Acton Burnell White Paper
Meta Data Management

NOTE: This paper was prepared for an audience of data warehouse developers and users. It addresses metadata management in the context of a data warehouse environment.

Meta Data Management

Acton Burnell has specialized in metadata management for years. This paper presents our insights into the subject, plus some of the assignments that taught us those lessons.

1. The Meta Data Territory
Ten years ago, meta data was a terribly obscure term. If you used it, you first had to define it; then, you had to demonstrate that you were nonetheless a practical person with something useful to say to your audience. All that has changed. A glance at trade magazines or seminar offerings shows that the term meta data appears everywhere. Nevertheless, there are two separate conversations going on – one about business meta data and one about technical meta data. It’s a useful distinction to understand.

Business Meta Data for Business Users
Business users are now asking for meta data, thanks to data warehousing.

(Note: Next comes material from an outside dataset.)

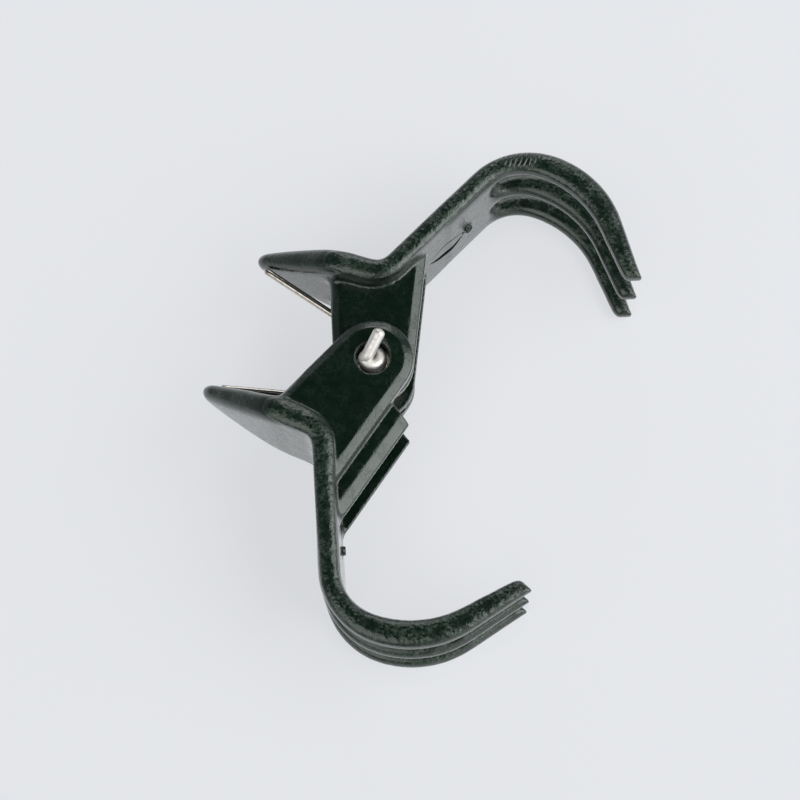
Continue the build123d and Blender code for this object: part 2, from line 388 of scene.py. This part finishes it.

With data warehouses, we are publishing data far beyond the narrow stovepipe systems of the past. When only the sales department used the sales tracking system, no one had to be told what Monthly Sales by Customer included or how it was calculated. Everyone knew. Publish that data in a warehouse, though, and suddenly a lot of people see the figures who have no idea what they mean. For example, does Sales refer orders booked or goods shipped? And who’s a Customer, perhaps the knottiest piece of meta data in any organization? These are meta data questions. Data warehouse users know they need meta data, and they’re asking for it by that name.

Technical Meta Data for System Developers
For system builders, the meta data story has more threads.

At one level are the data warehouse builders who must assemble data from diverse sources. After handling the technical issues of connectivity and format conversion, they are left with the apples and oranges problem: a "sale" in source A turns out to be a different kind of thing from a "sale" in source B. How can this data be consolidated? Notice that this is not an IT question. The business user cares about the answer. He will want to know what solution was chosen. The solution to the apples and oranges problem becomes part of the business meta data discussed above.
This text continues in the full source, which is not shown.